Now you will be working with multiple data sources here. Most likely it’s a combination of new data capture, integration with other internal systems and then external data sources.
New data capture can be fed by a workflow management system with which different stakeholders along the process interact. Data will manually be input along the process – requests will be submitted, approvals will be given. Note here that user interface design is paramount in determining the quality of data you will get in this process.
Then the marketing team might want to integrate with the email system for example, in order to match any specific campaign to different email sends. This is important to correctly attribute opening rates, click rates and other engagement reports. The same is true for external data sources. Most likely any marketing team will be working agencies (for example PR, paid search) to activate and execute a campaign.
It is important to work with your agency and internal teams to discuss requirements and make adjustments on both ends to reports created. The alternative to this is having to spend a full day of manually pulling reports and reformatting in MS excel and ppt for a presentable report that tells the whole story and thus allows decision making.
This is your single source of truth. A database needs to be sustainable, meaning it needs to be able to grow with you. This is in terms of amount of data captured and stored, this is in terms of speed of returning and capturing data to sustain your workflow management system or other user interface, this is in terms of allowing new kind of data captured as reporting requirements change, and of course in terms of enabling reporting.

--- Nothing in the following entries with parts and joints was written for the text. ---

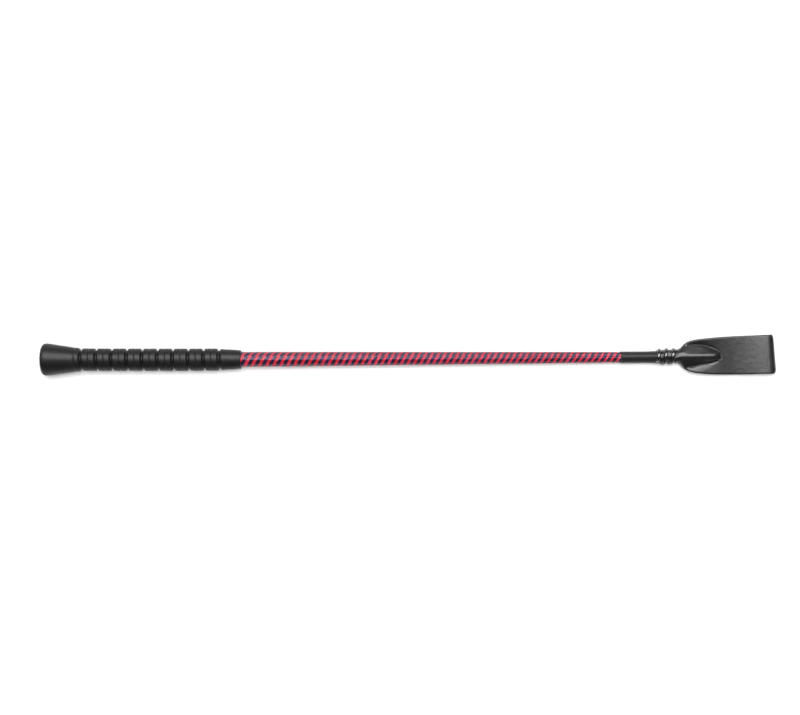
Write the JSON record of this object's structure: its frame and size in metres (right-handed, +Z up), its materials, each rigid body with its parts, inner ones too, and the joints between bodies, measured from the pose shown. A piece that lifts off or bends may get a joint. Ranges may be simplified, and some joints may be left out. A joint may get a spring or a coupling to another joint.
{
  "type": "riding crop",
  "caption": "Riding crop lying on its side: ribbed rubber grip with a flared butt, flexible braided shaft, corded tip and a folded leather keeper that flexes.",
  "frame": {"origin": "on the ground under the middle of the crop's length, as it lies on its side", "axes": "+X along the crop from the butt to the keeper, +Z up, the keeper's leaves level and facing up and down; the shaft's own axis dips 0.74 degrees towards the keeper"},
  "size_m": [0.6, 0.0316, 0.0258],
  "materials": {
    "grip_rubber": "moulded black rubber, satin",
    "sleeve_plastic": "plain extruded tube, hidden",
    "fibreglass": "ground glass-fibre rod, hidden",
    "braid": "tight nylon braid, crimson and dark navy spirals",
    "whipping_thread": "fine black waxed thread, close wound",
    "cap_plastic": "moulded cap, hidden",
    "keeper_leather": "glossy black grain leather",
    "waxed_cord": "glossy waxed black cord",
    "stitch_thread": "black waxed thread"
  },
  "bodies": {
    "handle": {"grip": "grip_rubber", "grip_sleeve": "sleeve_plastic", "core_rod_1": "fibreglass", "braid_cover_1": "braid"},
    "shaft_span_2": {"core_rod_2": "fibreglass", "braid_cover_2": "braid"},
    "shaft_span_3": {"core_rod_3": "fibreglass", "braid_cover_3": "braid"},
    "shaft_span_4": {"core_rod_4": "fibreglass", "braid_cover_4": "braid"},
    "shaft_span_5": {"core_rod_5": "fibreglass", "braid_cover_5": "braid"},
    "shaft_span_6": {"core_rod_6": "fibreglass", "braid_cover_6": "braid"},
    "tip": {"core_rod_7": "fibreglass", "braid_cover_7": "braid", "tip_whipping": "whipping_thread", "tip_cap": "cap_plastic", "keeper_pocket": "keeper_leather", "binding_cord": "waxed_cord", "pocket_stitching": "stitch_thread"},
    "keeper_flap": {"keeper_flap": "keeper_leather"}
  },
  "joints": [
    {"name": "shaft_bend_flat_1", "type": "hinge", "parent": "handle", "child": "shaft_span_2", "pos_m": [-0.09498, 0, 0.01029], "axis": [0, -1, 0], "range_deg": [-8, 8], "stiffness_Nm_per_rad": 40.5},
    {"name": "shaft_bend_edge_1", "type": "hinge", "parent": "shaft_span_2", "child": "shaft_span_3", "pos_m": [-0.05099, 0, 0.00972], "axis": [0.0129, 0, 0.9999], "range_deg": [-8, 8], "stiffness_Nm_per_rad": 33.8},
    {"name": "shaft_bend_flat_2", "type": "hinge", "parent": "shaft_span_3", "child": "shaft_span_4", "pos_m": [-0.00699, 0, 0.00916], "axis": [0, -1, 0], "range_deg": [-8, 8], "stiffness_Nm_per_rad": 28},
    {"name": "shaft_bend_edge_2", "type": "hinge", "parent": "shaft_span_4", "child": "shaft_span_5", "pos_m": [0.037, 0, 0.00859], "axis": [0.0129, 0, 0.9999], "range_deg": [-8, 8], "stiffness_Nm_per_rad": 22.9},
    {"name": "shaft_bend_flat_3", "type": "hinge", "parent": "shaft_span_5", "child": "shaft_span_6", "pos_m": [0.081, 0, 0.00802], "axis": [0, -1, 0], "range_deg": [-8, 8], "stiffness_Nm_per_rad": 18.6},
    {"name": "shaft_bend_edge_3", "type": "hinge", "parent": "shaft_span_6", "child": "tip", "pos_m": [0.125, 0, 0.00745], "axis": [0.0129, 0, 0.9999], "range_deg": [-8, 8], "stiffness_Nm_per_rad": 14.9},
    {"name": "keeper_flex", "type": "hinge", "parent": "tip", "child": "keeper_flap", "pos_m": [0.26049, 0, 0.0057], "axis": [0, -1, 0], "range_deg": [-60, 60], "stiffness_Nm_per_rad": 0.1}
  ],
  "couplings": [
    {"joint": "shaft_bend_flat_2", "follows": "shaft_bend_flat_1", "ratio": 1},
    {"joint": "shaft_bend_edge_2", "follows": "shaft_bend_edge_1", "ratio": 1},
    {"joint": "shaft_bend_flat_3", "follows": "shaft_bend_flat_1", "ratio": 1},
    {"joint": "shaft_bend_edge_3", "follows": "shaft_bend_edge_1", "ratio": 1}
  ]
}
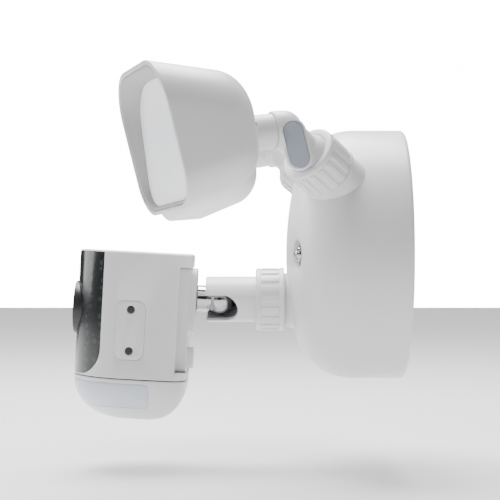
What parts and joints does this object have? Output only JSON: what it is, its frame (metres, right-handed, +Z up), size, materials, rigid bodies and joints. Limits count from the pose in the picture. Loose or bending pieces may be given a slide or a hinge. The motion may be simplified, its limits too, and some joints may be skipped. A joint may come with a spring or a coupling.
{
  "type": "floodlight security camera",
  "caption": "Wall light with hooded lamps on ball-jointed arms and a slotted-socket camera with a motion sensor on a round domed base.",
  "frame": {"origin": "centre of the base's rear face, on the wall plane", "axes": "+Z up, -Y out from the wall towards the viewer, +X along the wall; the base and camera are symmetric about X = 0"},
  "size_m": [0.296, 0.1969, 0.1985],
  "materials": {
    "white_plastic": "satin",
    "cover_plastic": "matt",
    "foam": "matt",
    "zinc_steel": "satin",
    "chrome": "polished",
    "green_steel": "satin",
    "board": "satin",
    "winding": "satin",
    "can": "satin",
    "terminal": "satin",
    "rubber": "matt",
    "grey_plastic": "matt",
    "spring_steel": "satin",
    "black_gloss": "polished",
    "lens": "polished",
    "black_plastic": "matt",
    "ir_led": "polished",
    "milky": "satin",
    "dark_steel": "satin",
    "cap_grey": "satin",
    "warm_plastic": "matt",
    "reflector": "polished",
    "led_board": "satin",
    "aluminium": "satin"
  },
  "bodies": {
    "base": {"base_housing": "white_plastic", "back_cover": "cover_plastic", "wall_gasket": "foam", "mount_bracket": "zinc_steel", "bracket_studs": "zinc_steel", "cap_nuts": "chrome", "ground_screw": "green_steel", "cover_screws": "zinc_steel", "driver_board": "board", "transformer": "winding", "filter_capacitors": "can", "terminal_block": "terminal", "lead_grommet": "rubber"},
    "left_nut": {"left_lock_nut": "white_plastic"},
    "right_nut": {"right_lock_nut": "white_plastic"},
    "camera_nut": {"camera_lock_nut": "white_plastic"},
    "left_seat": {"left_ball_seat": "grey_plastic"},
    "right_seat": {"right_ball_seat": "grey_plastic"},
    "left_lamp": {"left_arm": "white_plastic", "left_arm_cap": "cap_grey", "left_lamp_shell": "white_plastic", "left_front_frame": "warm_plastic", "left_diffuser": "milky", "left_reflector": "reflector", "left_led_board": "led_board", "left_heat_sink": "aluminium", "left_lamp_screws": "zinc_steel"},
    "right_lamp": {"right_arm": "white_plastic", "right_arm_cap": "cap_grey", "right_lamp_shell": "white_plastic", "right_front_frame": "warm_plastic", "right_diffuser": "milky", "right_reflector": "reflector", "right_led_board": "led_board", "right_heat_sink": "aluminium", "right_lamp_screws": "zinc_steel"},
    "socket": {"camera_socket": "white_plastic", "socket_liner": "grey_plastic"},
    "stem": {"ball_stem": "chrome", "stem_clip": "spring_steel"},
    "camera": {"camera_bracket": "white_plastic", "bracket_screws": "zinc_steel", "camera_shell": "white_plastic", "front_panel": "black_gloss", "lens_bezel": "black_gloss", "lens_glass": "lens", "lens_barrel": "black_plastic", "infrared_leds": "ir_led", "main_board": "board", "image_sensor": "board", "speaker": "black_plastic", "pir_window": "milky", "pir_sensor": "can", "bottom_cap": "white_plastic", "cap_seal": "rubber", "side_cover": "white_plastic", "side_cover_screws": "dark_steel", "card_reader": "can", "wifi_antenna": "board"},
    "reset": {"reset_button": "cover_plastic"}
  },
  "joints": [
    {"name": "right_nut_turn", "type": "hinge", "parent": "base", "child": "right_nut", "pos_m": [0.056, -0.0463, 0.0451], "axis": [0.6, -0.613, 0.514], "range_deg": [0, 300]},
    {"name": "left_nut_turn", "type": "hinge", "parent": "base", "child": "left_nut", "pos_m": [-0.056, -0.0463, 0.0451], "axis": [-0.6, -0.613, 0.514], "range_deg": [0, 300]},
    {"name": "camera_nut_turn", "type": "hinge", "parent": "base", "child": "camera_nut", "pos_m": [0, -0.071, -0.027], "axis": [0, -1, 0], "range_deg": [0, 300]},
    {"name": "right_lamp_swivel", "type": "hinge", "parent": "base", "child": "right_seat", "pos_m": [0.06638, -0.0569, 0.05399], "axis": [0.6, -0.613, 0.514], "range_deg": [-20, 30]},
    {"name": "right_lamp_tilt", "type": "hinge", "parent": "right_seat", "child": "right_lamp", "pos_m": [0.06638, -0.0569, 0.05399], "axis": [-0.9397, -0.342, 0], "range_deg": [0, 22]},
    {"name": "left_lamp_swivel", "type": "hinge", "parent": "base", "child": "left_seat", "pos_m": [-0.06638, -0.0569, 0.05399], "axis": [-0.6, -0.613, 0.514], "range_deg": [-30, 20]},
    {"name": "left_lamp_tilt", "type": "hinge", "parent": "left_seat", "child": "left_lamp", "pos_m": [-0.06638, -0.0569, 0.05399], "axis": [-0.9397, 0.342, 0], "range_deg": [0, 22]},
    {"name": "socket_swivel", "type": "hinge", "parent": "base", "child": "socket", "pos_m": [0, -0.1095, -0.027], "axis": [0, -1, 0], "range_deg": [-45, 45]},
    {"name": "stem_swing", "type": "hinge", "parent": "socket", "child": "stem", "pos_m": [0, -0.1095, -0.027], "axis": [0.4695, 0, 0.8829], "range_deg": [0, 40]},
    {"name": "camera_roll", "type": "hinge", "parent": "stem", "child": "camera", "pos_m": [0, -0.1095, -0.027], "axis": [0, -0.9986, 0.0523], "range_deg": [-45, 45]},
    {"name": "reset_press", "type": "slide", "parent": "camera", "child": "reset", "axis": [-1, 0, 0], "range_m": [0, 0.0008], "stiffness_N_per_m": 300}
  ]
}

Requirements here are individual depending on your reporting and process needs. But these are the generic attributes you want to be looking for.
- mandated formats to capture text, date, numbers, currencies
- as little duplication as possible
- connection to third party data sources
- security, maintenance, backup
You can see that reporting and the underlying data availability is a complex topic bearing unlocked opportunities. Make sure you think about reporting needs proactively from the outside view and you’ll be able to A) drive your company forward and B) make savings in the long run.